The initial offering three years ago featured fewer than 200 tents, was less organized and was more focused on attracting that coveted group of fans—millennials—to a festival-like atmosphere.
“[R&A Chief] Martin Slumbers came up with the idea for the camping village because one of the biggest barriers of coming to the Open was cost,” said Tom Critchley, who works with the organization overseeing the operation of the camping village, “He wanted young people to be able to come here at a good price.”
It seems to be working, at least judging by how much the village has grown.
In the years since, the operation has expanded to 706 tents of varying size and comfort (including a more luxurious “glamping" option in which tents include an actual bed, duvet and cozy decor). At its capacity, the site can hold 2,372 people, making it the largest “hotel” in the area.

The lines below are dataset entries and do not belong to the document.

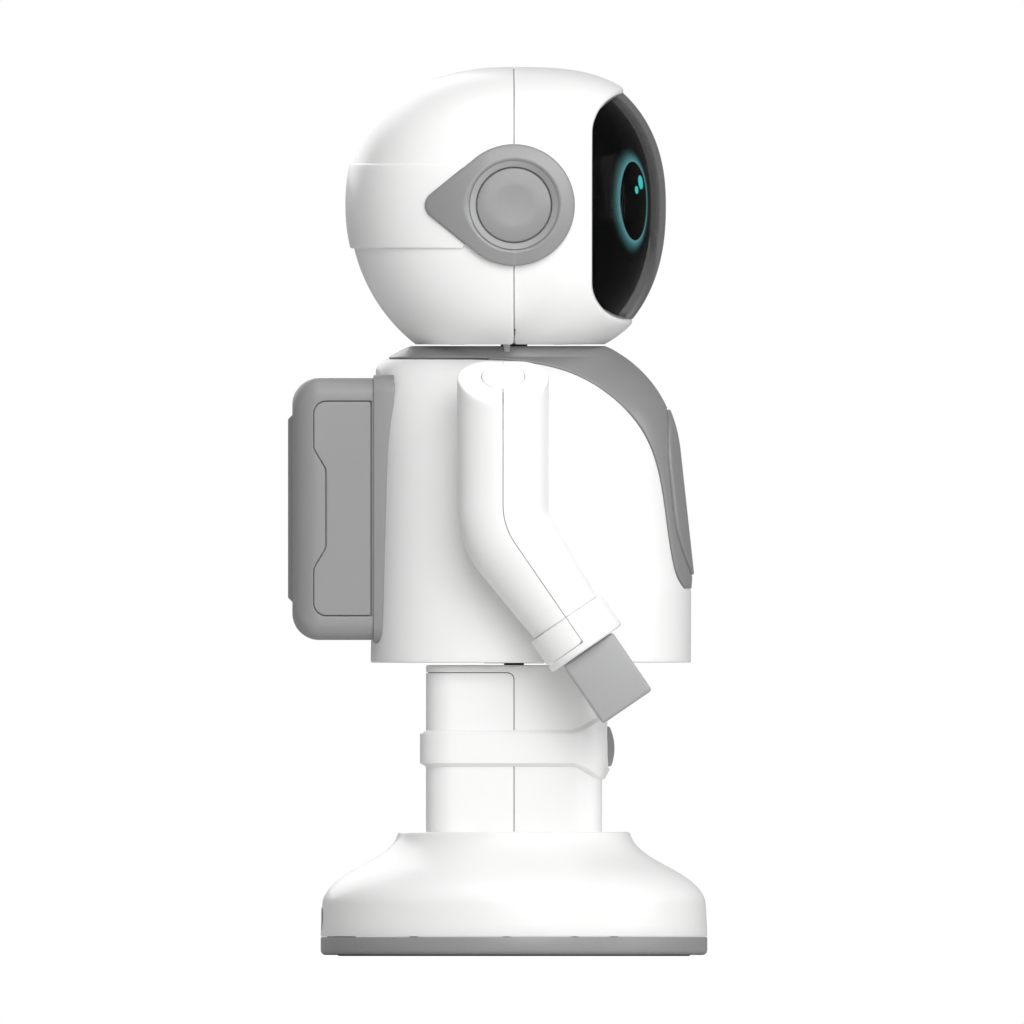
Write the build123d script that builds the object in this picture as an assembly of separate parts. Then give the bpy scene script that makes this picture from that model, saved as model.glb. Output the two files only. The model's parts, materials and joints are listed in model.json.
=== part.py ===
from build123d import *
import os
from math import atan, cos, pi, radians, sin, sqrt, tan

# Desk-top coding robot in the shape of an astronaut, in millimetres.
# +Z is up and the robot faces -Y. The origin is on the ground, under the waist axis.
# Distances called "ahead" are measured towards -Y, and "behind" towards +Y.

# Heights, stacked from the ground up
tray_height = 5.7
bell_height = 31.5          # tray rim to the foot of the legs
leg_height = 50.1
waist_gap = 1.2             # hip top to the hem of the torso
torso_height = 91.2
collar_rise = 3.3
neck_gap = 0.4
head_drop = 41.6            # neck cut up to the middle of the head
head_up = 41.7              # middle of the head to its crown
head_down = 51.1            # the same curve's depth under the middle, cut off by the neck

# Head
head_half_width = 54.0
head_front = 45.8
head_back = 49.5
head_power = 2.3            # 2 is an ellipse, more is squarer
brow_power = 2.9            # upper front quarter, which is squarer
side_power = 2.6            # how the section shrinks towards the ears
ear_flat_share = 0.34       # size of the flat under each ear, as a share of the section
head_wall = 2.2
band_rise = 1.1
band_low = 12.9             # under the middle of the head
band_high = 12.9
band_from = 14.0            # behind the middle of the head

# Visor
visor_edge = 24.0           # ahead of the head's middle
visor_high = 22.8           # top of the straight side, above the middle
visor_low = 23.7
visor_top_radius = 12.1
visor_top_rise = 20.0       # degrees that the opening's top edge climbs forwards
visor_low_radius = 10.5
lens_front = 45.6
lens_up = 44.6
lens_down = 48.7
lens_wall = 1.8
panel_front = 41.4
panel_up = 41.6
panel_down = 45.8
panel_inset = 3.6           # how much narrower than the head at each side
panel_wall = 1.6
eye_spacing = 58.0
eye_rise = 1.5
eye_half_width = 11.0
eye_half_height = 15.5

# Ears
ear_radius = 18.3
ear_rise = 0.3
ear_tip_reach = 26.7        # middle of the ear to the end of its tip
ear_tip_radius = 4.0
ear_thickness = 2.6
ear_dish_radius = 13.5      # mouth of the dish round the button
ear_dish_depth = 1.5
ear_button_radius = 11.2
ear_button_thickness = 2.0
ear_button_travel = 1.0
ear_stem_radius = 2.4
ear_switch_size = 7.0

# Torso
torso_half_width = 47.5     # at the hem
torso_lean = 0.04           # side narrowing per millimetre of height
torso_front = 56.2          # at the hem, before the hem is drawn in
front_lean = 0.109
torso_back = 43.0
back_lean = 0.018
plan_front_power = 2.4
plan_back_power = 2.9
chest_drop = 29.0           # torso's top down to where the chest starts to round over
chest_rise = 37.5
chest_power = 2.35
shoulder_drop = 39.7        # the same for the shoulders
shoulder_rise = 47.5
shoulder_power = 2.5
back_corner = 4.5
torso_wall = 2.2
hem_draw = 1.6              # how far the front hem is drawn in under the bib
bib_rise = 0.7
bib_low = 21.6              # hem to the bottom of the bib
yoke_drop = 3.4             # torso's top down to the yoke's seam at the back
collar_front = 27.2
collar_back = 30.6
collar_half_width = 28.5
chest_panel_low = 4.2       # above the bottom of the bib
chest_panel_height = 50.0
chest_panel_half_width = 21.0
chest_panel_rise = 0.7
chest_panel_thickness = 1.4
floor_thickness = 2.4
floor_lift = 0.5

# Backpack
pack_half_width = 27.0
pack_low = 6.3              # above the hem
pack_height = 78.6
pack_back = 66.5            # behind the waist axis
pack_corner = 9.0
pack_wall = 2.2
lip_rise = 1.0
lip_reach = 42.2
grille_low = 11.4           # above the bottom of the pack
grille_height = 56.1
grille_half_width = 17.5
grille_rise = 1.3
grille_slots = 9
grille_slot_height = 1.8
side_panel_low = 7.4        # above the bottom of the pack
side_panel_height = 64.1
side_panel_reach = 60.0
side_panel_notch = 3.7
side_panel_depth = 1.0
side_panel_gap = 0.35
speaker_radius = 17.0

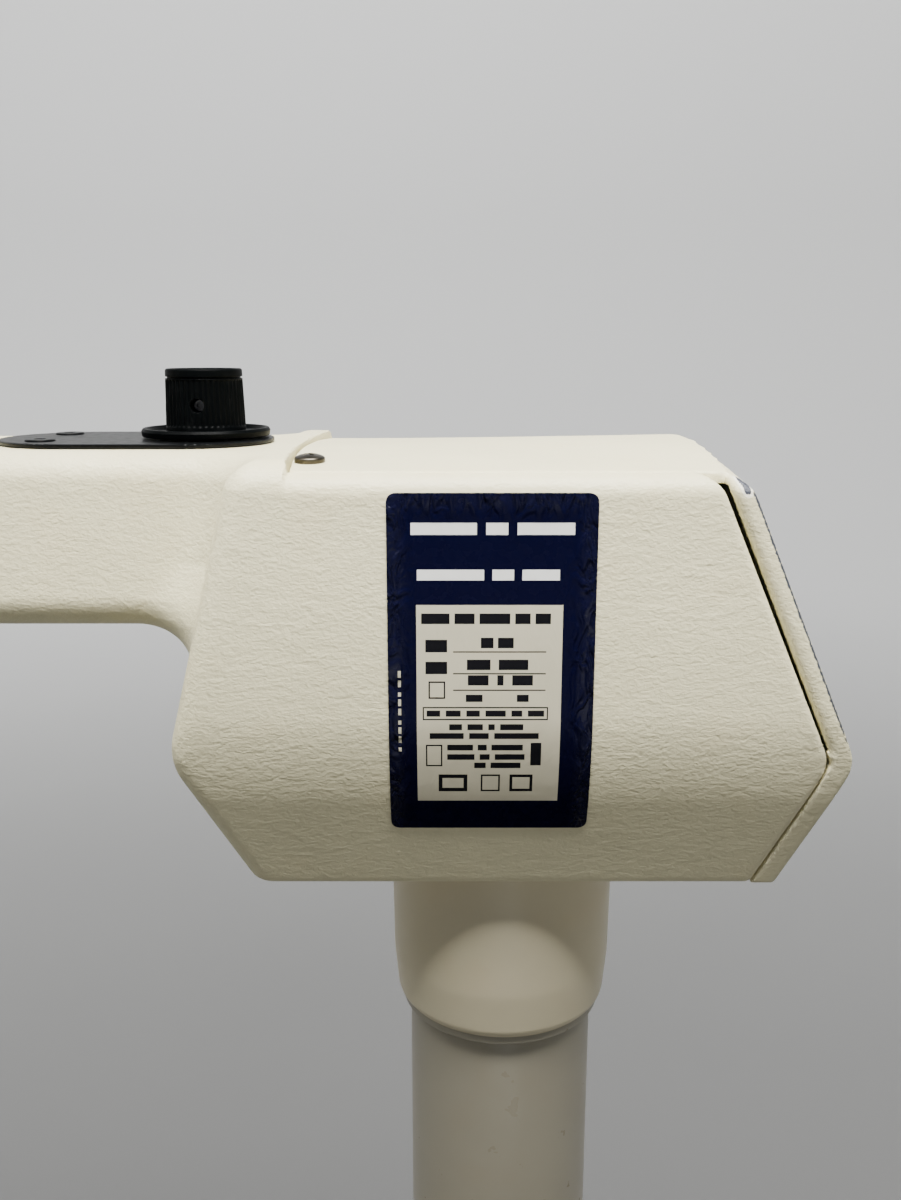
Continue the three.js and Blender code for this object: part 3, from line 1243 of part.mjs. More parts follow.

All 706 tents are already sold out for Friday.
There’s no shortage of options for entertainment, either, with friendly games of soccer, a chipping area, televisions, a large communal tent that serves as neighborhood pub and local bands and other pleasantries.
On Wednesday night, that included a Q&A with caddie Craig Connelly, who has been on the bags of Paul Casey, Martin Kaymer and currently, Branden Grace. Afterward, a local Portrush band, Bowana, riffed blues, funk, soul and rock to the delight of a few hundred campers.
“I wish something like this was available when I was a kid,” said Connelly, who grew up in Glasgow. “Getting to the Open is one thing, but finding accommodation, you couldn’t. All the prices were jacked up.
“I’m absolutely blown away. This place is great. It makes the Open accessible to everybody.”
Like 24-year-old Jordan Austin. He’s from Northern Ireland but is spending all week in the village on a youth ticket, which means he can stay for free. (The perks of youth!) He had already befriended another group of visitors from the Netherlands, and in all there were people from about 20 countries camped in the village on Wednesday, from the United States to Australia and beyond.
“We had no idea it would be such a good setup,” said Austin, who said he plans to return even after he reaches the age limit for free accommodation. “It’s fantastic.”
And why not? There were also plenty of beverages and food to send everyone to sleep in a good mood, with a handful of beers on tap and bites from local eateries Pizza Umami and Pheasants’ Hill Farm, which was voted the best street food in Northern Ireland and winner of the British Street Food Awards People’s Choice award. (I can attest the venison burger with all the trimmings was indeed well worth the £8.)
“It’s like a smaller, gentler, G-rated version of Glastonbury,” said David Gorey of Dublin, in reference to England’s five-day music and performing-arts festival that takes place every summer and attracts a couple hundred thousand revelers and a certain amount of debauchery.
However, there really is none of the latter in the camping village—this is golf, after all. The vibe is chill and family friendly, with quiet hours after 10 p.m. OK, so the evening’s activities carried past 11 p.m. on Wednesday with a few hundred people abuzz on the eve of the Open, but no one seemed to mind. By 11:30, though, it was pretty much lights out in every tent, with only the sounds of light rain and wind, a distant car and the occasional snore from a neighbor in the section of tents that I was bedded in for the night.
“It’s a great experience for kids,” said Natalie Balderson of Leeds, who, along with her husband, Tim, and their young son, Jack, have been to a few Opens, including the 2009 edition at Turnberry where Tom Watson missed a putt to win on the 72nd hole. “It’s just so pleasant and enjoyable, and everyone is so friendly.”
It’s also well thought out, replete with portable containers tricked out to include showers and bathrooms.
Awakened by the smell of fresh coffee and breakfast wafting across the cool morning air, and the light of an early sunrise, everyone seemed to be up early. With buses ready to shuttle everyone over to Portrush, 15 minutes away, the first round of the Open awaited hundreds of happy campers.